L'expert a constaté que la cheminée du salon était désolidarisée du plancher, ayant suivi en partie l'affaissement, et que les jambages étaient désolidarisés du mur, ce qui était apparent compte tenu de l'existence de fissures. Il n'a observé ni traces de suie ni noir du fumée et aucune fumée dans la pièce lorsque Madame M. a fait flamber du papier journal. Il a constaté un bon tirage et une bonne étanchéité de l'avaloir. Il a préconisé de l'équiper d'une amenée d'air, la faible étanchéité à l'air des menuiseries extérieures à l'époque de construction faisant alors office d'amenée d'air. Il estime que l'absence d'amenée d'air peut être à l'origine des odeurs de fumée ressenties par Madame M.

Madame M. ne rapporte pas la preuve de fumée dans le salon lorsqu'elle fait du feu. Quant aux odeurs, elles n'ont pas été constatées par l'expert. Elles sont par nature subjectives et il n'est pas démontré ni même allégué qu'elles rendraient la maison impropre à sa destination.
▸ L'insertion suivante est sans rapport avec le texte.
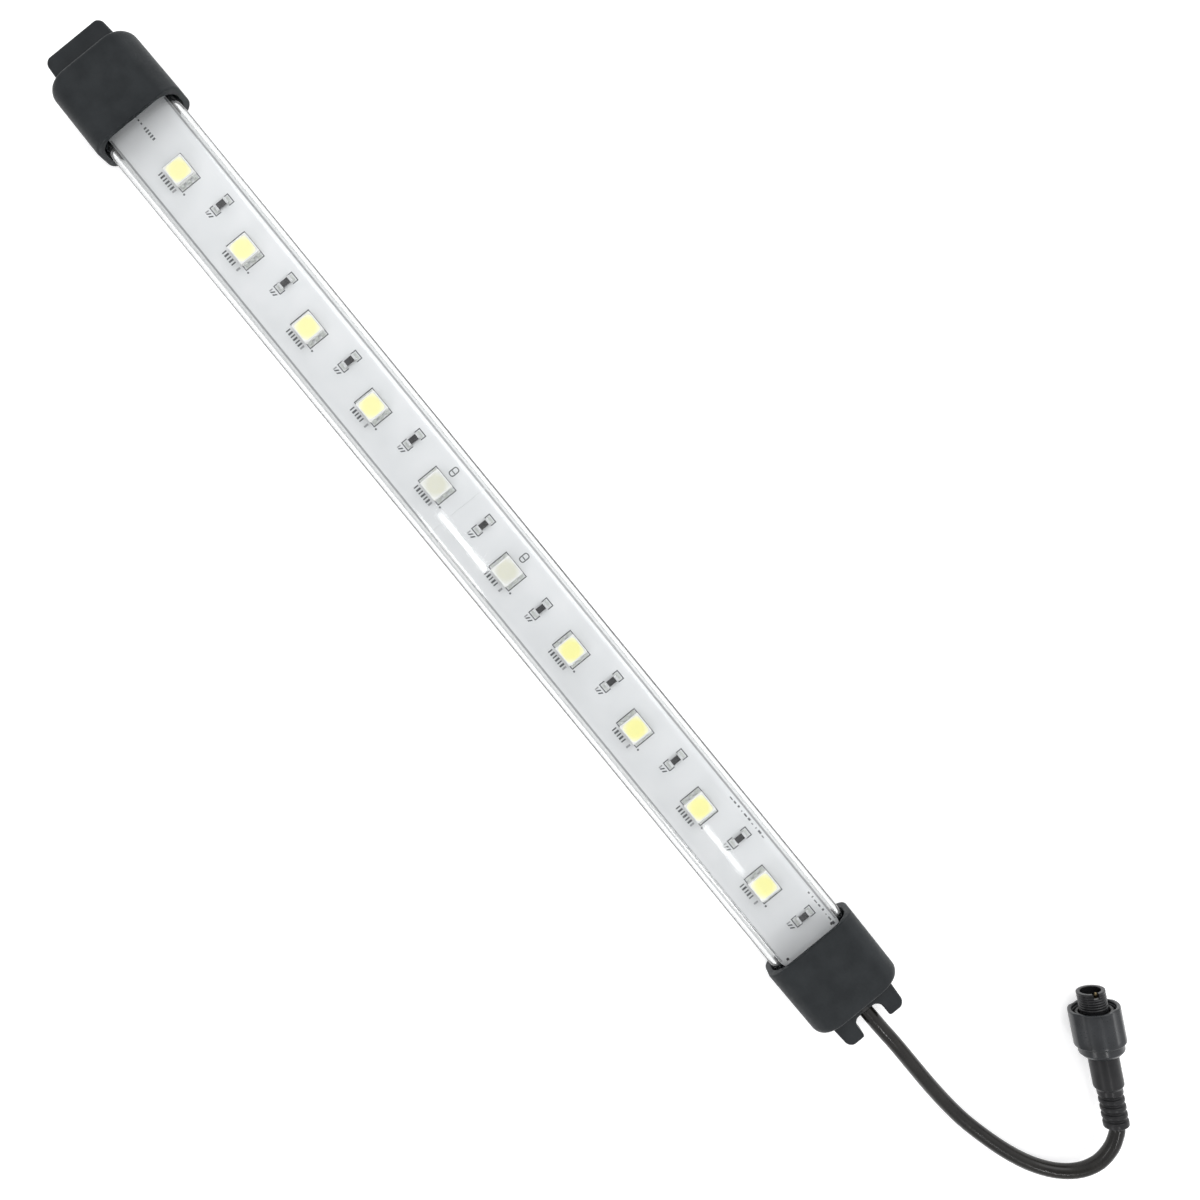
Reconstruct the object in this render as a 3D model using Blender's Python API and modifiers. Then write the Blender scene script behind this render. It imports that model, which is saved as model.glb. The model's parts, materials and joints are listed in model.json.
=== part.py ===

Ce vice n'est donc pas caractérisé.

Sur l'inondation en sous-sol

Il ressort du rapport d'expertise que Madame M. a constaté que la pompe de relevage fonctionnait de manière permanente, que de l'eau suintait sur la paroi du sous-sol côté rue et s'écoulait sur la chaussée, qu'après des investigations, il est apparu que la canalisation enterrée était cassée en deux endroits et refoulait l'eau de pluie et l'eau de vidange de la piscine sur la paroi, qu'il a été mis fin à ce désordre par la réparation de la canalisation en juin 2008. L'expert estime que le fonctionnement de la pompe dès qu'il pleuvait ou lors de la vidange de la piscine et l'humidité anormale du mur auraient dû alerter les vendeurs et les amener à faire pratiquer des investigations pour en déterminer la cause, à tout le moins lorsqu'ils ont mis en vente leur maison.

Monsieur T., un voisin, a attesté que M. J. lui avait demandé s'il avait une cave et s'il connaissait également des arrivées d'eau perpétuelles.
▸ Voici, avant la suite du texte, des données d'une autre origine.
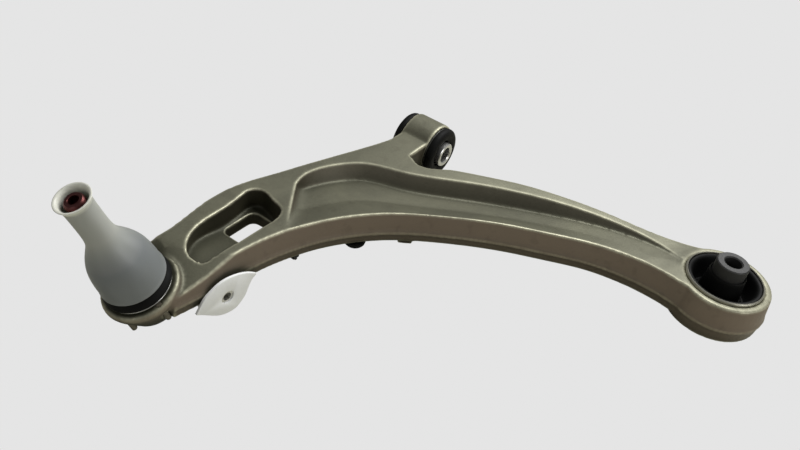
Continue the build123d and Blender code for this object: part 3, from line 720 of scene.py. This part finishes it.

Les intimés, tout en admettant que la pompe fonctionnait régulièrement, font valoir que ce sont les opérations d'expertise qui leur ont révélé la fuite de la canalisation enterrée. Mais l'attestation de M. T. démontre qu'ils avaient conscience du caractère anormal du fonctionnement d'un équipement censé se déclencher uniquement en cas de remontées de la nappe phréatique.

Force est de constater là encore qu'ils se sont abstenus d'informer Madame M. de ce dysfonctionnement.

Il s'ensuit que la preuve est rapportée que les époux J. savaient que la chaudière devait être remplacée, que le sol était affaissé de manière importante dans le salon et qu'il existait un dysfonctionnement de la pompe de relevage et une humidité anormale du sous-sol et qu'ils ont sciemment dissimulé ces éléments qui étaient de nature à avoir des conséquence sur le prix de vente de la maison, ce qui caractérise une attitude dolosive au sens de l'article 1116 du Code civil dans sa version antérieure à celle issue de l'ordonnance du 10 février 2016.

Le jugement sera infirmé en toutes ses dispositions.

Sur les dommages-intérêts

Madame M. rappelle justement que le dol peut être invoqué pour obtenir une réduction du prix de vente. Elle justifie avoir calculé celle-ci par rapport au montant des travaux nécessaires pour y remédier.

Au regard de ce qui vient d'être évoqué, la cour évalue à 35 000 euro l'indemnité lui revenant au titre de la réduction du prix de vente.

L'appelante sera déboutée de sa demande tendant à l'actualisation sur l'indice BT 01 qui concerne les travaux de reprise.

Elle sollicite, en outre l'octroi, d'une indemnité de 10 000 euro.

Elle est fondée à invoquer, d'une part, un préjudice de jouissance résultant de l'absence de fonctionnement de la chaudière pendant sept mois, d'autre part, un préjudice moral résultant de la tromperie dont elle a fait l'objet sur l'état réel de la maison et des tracas liés à la nécessité de recourir à une expertise amiable, puis à une expertise judiciaire puis à une action en justice pour obtenir satisfaction, au total pendant neuf ans.

Les époux J. seront condamnés in solidum à lui payer la somme de 8 000 euro à titre de dommages-intérêts.

Succombant en leurs prétentions, ils seront condamnés aux dépens de première instance et d'appel comprenant les frais de référé et d'expertise et une somme de 5 000 euro en application de l'article 700 du Code de procédure civile comprenant les frais du cabinet Amotex.

Par ces motifs : Statuant publiquement, contradictoirement : Infirme le jugement déféré en toutes ses dispositions, Statuant à nouveau, Condamne Monsieur et Madame Bernard J. à payer à Madame Evelyne M. la somme de 43 000 euro à titre de dommages-intérêts, Déboute Madame M. du surplus de ses demandes, Condamne Monsieur et Madame J. à payer à Madame M. la somme de 5 000 euro en application de l'article 700 du Code de procédure civile, Condamne Monsieur et Madame J. aux dépens de première instance, comprenant les frais de référé et d'expertise, et d'appel qui seront recouvrés conformément aux dispositions de l'article 699 du Code de procédure civile.